HATTIESBURG, MS (WDAM) - This is a news release from the University of Southern Mississippi
It was 1984 and the movie "Terminator," with Arnold Schwarzenegger was released along with Apple's new Macintosh computer. And on the campus of The University of Southern Mississippi, Dr. Lawrence Mead began his career as a Golden Eagle.
Mead, a native of Michigan, has been teaching at Southern Miss for 30 years, "Plus one semester," he says jokingly. Mead, professor in the Department of Physics and Astronomy, recently announced his retirement from the University.
Dr. Khin Maung Maung, former chair of the Department of Physics and Astronomy, remembers knowing of Dr. Mead before actually meeting him. "I had this paper written by Lawrence Mead and another researcher and was impressed with the research," said Maung. "After getting to Southern Miss, I did not realize Larry was the Lawrence Mead that wrote the article. Then one day, I put it together. He was at Southern Miss."
Maung, known for his ability to make people smile, remembers meeting Mead in the hallway. "I was a new faculty member on campus and Larry was walking through the hallway quickly. I said hello, and he briskly grunted and kept going. Later when I explained I had read his paper and actually saved it, he began greeting me in the hallway every day."
Dr. Christopher Winstead, current chair of the Department of Physics and Astronomy, remembers Mead as a professor.

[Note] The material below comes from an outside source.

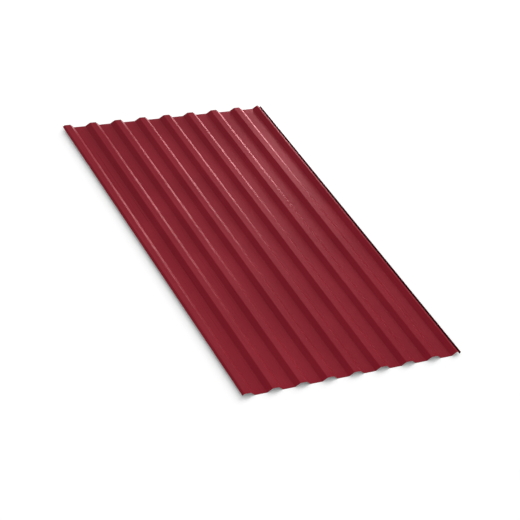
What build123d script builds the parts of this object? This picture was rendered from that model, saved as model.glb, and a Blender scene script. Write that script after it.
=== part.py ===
from build123d import *

import os

# A trapezoidal roofing and wall sheet, rolled from one strip of thin coated steel.
#
# The strip is bent into raised ribs with flat valleys between them, and sheared square at both
# ends. The left edge is the one that laps over the next sheet: a full rib with a short skirt.
# The right edge goes under: a narrow shelf, then a drain channel with an upturned lip, which
# catches the water that creeps into the lap.
#
# X runs across the ribs, Y along them and Z up. The origin is under the middle of the sheet, at
# the level of the valleys' undersides, which the sheet rests on.

# The strip
sheet_length = 2000.0
gauge = 0.5

# The ribs, to the middle of the gauge and from corner to corner
pitch = 137.5
pitch_count = 8
rib_height = 18.0
crown_width = 32.0
web_run = 22.0
bend_radius = 3.0

# The skirt of the edge that laps over, at the slope of the webs
skirt_run = 9.0

# The shelf, drain channel and lip of the edge that goes under
shelf_width = 8.0
channel_depth = 12.0
channel_wall_run = 9.5
channel_floor = 4.0
channel_bend_radius = 1.5
lip_rise = 8.5
lip_run = 2.5

# Levels of the middle of the gauge
valley_level = gauge / 2
crown_level = valley_level + rib_height
channel_level = crown_level - channel_depth

# Places across the sheet, with the whole width centred on the origin
cover_width = pitch_count * pitch
channel_width = channel_wall_run + channel_floor + lip_run
overall_width = skirt_run + cover_width + shelf_width + channel_width
first_crown = skirt_run - overall_width / 2
shelf_start = first_crown + cover_width


def skirt_edge():
    """The sheared edge of the skirt, down the slope from the first crown."""
    return (first_crown - skirt_run, crown_level - skirt_run * rib_height / web_run)


def rib_corners(crown_start):
    """The four bends of one rib and the valley on its right."""
    crown_end = crown_start + crown_width
    valley_start = crown_end + web_run
    valley_end = crown_start + pitch - web_run
    return [
        (crown_start, crown_level),
        (crown_end, crown_level),
        (valley_start, valley_level),
        (valley_end, valley_level),
    ]


def channel_corners():
    """The three bends of the drain channel, from the end of the shelf to the foot of the lip."""
    shelf_end = shelf_start + shelf_width
    floor_start = shelf_end + channel_wall_run
    floor_end = floor_start + channel_floor
    return [
        (shelf_end, crown_level),
        (floor_start, channel_level),
        (floor_end, channel_level),
    ]


def lip_edge():
    """The sheared edge of the upturned lip, at the right end of the section."""
    return (shelf_start + shelf_width + channel_width, channel_level + lip_rise)


rib_bends = []
for number in range(pitch_count):
    rib_bends += rib_corners(first_crown + number * pitch)
rib_bends.append((shelf_start, crown_level))
channel_bends = channel_corners()
bend_radii = [bend_radius] * len(rib_bends) + [channel_bend_radius] * len(channel_bends)

with BuildPart() as profiled_sheet:
    with BuildSketch(Plane.XZ) as section:
        with BuildLine() as middle_of_gauge:
            FilletPolyline(skirt_edge(), *rib_bends, *channel_bends, lip_edge(), radius=bend_radii)
        trace(line_width=gauge)
    extrude(amount=sheet_length / 2, both=True)

profiled_sheet.part.label = "profiled_sheet"

os.makedirs("parts", exist_ok=True)
export_step(profiled_sheet.part, "parts/profiled_sheet.step")
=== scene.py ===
import math
from collections import namedtuple

import bpy
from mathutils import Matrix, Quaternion, Vector, noise


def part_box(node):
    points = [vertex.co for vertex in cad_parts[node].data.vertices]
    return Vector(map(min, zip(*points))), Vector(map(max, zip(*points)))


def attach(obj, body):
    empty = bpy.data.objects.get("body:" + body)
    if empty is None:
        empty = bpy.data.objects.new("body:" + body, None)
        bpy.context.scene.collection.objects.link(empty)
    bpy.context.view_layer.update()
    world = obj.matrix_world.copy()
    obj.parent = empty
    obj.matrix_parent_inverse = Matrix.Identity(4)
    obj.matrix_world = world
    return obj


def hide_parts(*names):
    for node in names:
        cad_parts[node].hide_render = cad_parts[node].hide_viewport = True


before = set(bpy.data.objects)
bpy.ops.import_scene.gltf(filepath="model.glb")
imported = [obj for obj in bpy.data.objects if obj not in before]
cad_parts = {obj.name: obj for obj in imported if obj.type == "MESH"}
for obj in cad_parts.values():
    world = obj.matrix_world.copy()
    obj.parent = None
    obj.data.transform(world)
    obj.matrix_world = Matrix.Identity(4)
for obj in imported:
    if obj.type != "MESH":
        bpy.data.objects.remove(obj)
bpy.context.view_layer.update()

# A wine-red trapezoidal steel sheet on a white studio floor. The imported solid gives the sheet's
# length and height. The piece made here has the same rolled section, with smooth bends, slightly
# bowed flats, rolled-over sheared ends, and the coats of the strip as materials.
#
# X runs across the ribs, Y along them and Z up. Everything is in metres.

# The strip
lowest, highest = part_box("profiled_sheet")
half_length = (highest.y - lowest.y) / 2
gauge = 0.0005

# The rolled section, to the middle of the gauge and from corner to corner
pitch = 0.1375
pitch_count = 8
rib_height = highest.z - gauge
crown_width = 0.032
web_run = 0.022
bend_radius = 0.003
skirt_run = 0.009
shelf_width = 0.008
channel_depth = 0.012
channel_wall_run = 0.0095
channel_floor = 0.004
channel_bend_radius = 0.0015
lip_rise = 0.0085
lip_run = 0.0025

# Levels and places worked out from those sizes
valley_level = gauge / 2
crown_level = valley_level + rib_height
channel_level = crown_level - channel_depth
cover_width = pitch_count * pitch
channel_width = channel_wall_run + channel_floor + lip_run
overall_width = skirt_run + cover_width + shelf_width + channel_width
first_crown = skirt_run - overall_width / 2
shelf_start = first_crown + cover_width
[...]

"He was very accessible. When I was an undergraduate student at Southern Miss, he was open to helping us when we needed help with problems. The running joke among students was that Dr. Mead was known as the problem solver," said Winstead. "That turned into a challenge with students bringing him new problems from textbooks. It happened so much, that students made him a sign for his door naming Dr. Mead as 'the problem solver.'"
Current faculty and students agreed about Dr. Mead's ability to help them solve problems so much that they gave Mead a plaque celebrating his retirement that states, "Dr. Lawrence Mead, The Problem Solver." The plaque was also inscribed with words often spoken by other faculty: "I don't know. Go ask Dr. Mead."
In addition, the Society of Physics Students gave Mead a plaque honoring him and has decided to name an award after Dr. Mead.
Attending the event to honor Mead was retired professor Dr. William E. Hughes, former chair of the program. "I hired Larry back in 1984 and it was one of the best decisions the department has ever made," said Dr. Hughes.
Winstead said Mead made a huge impact on students, and even molded his future career. "One day, another student and I were standing outside the department office when Dr. Mead approached us to say that we should consider getting our Ph.D.'s in physics. At that time neither of us had thought about it," said Winstead. "Now, I am chair of USM's department and the other student, Dr. Jeff Olafsen, is on the physics faculty at Baylor University."
Mead said he was very happy with the recognition and appreciated faculty, staff, and students coming out to celebrate with him. "I am speechless," he said, choking up just a bit. "I have truly enjoyed my time here and especially my time with the students. Working with them made it worth it."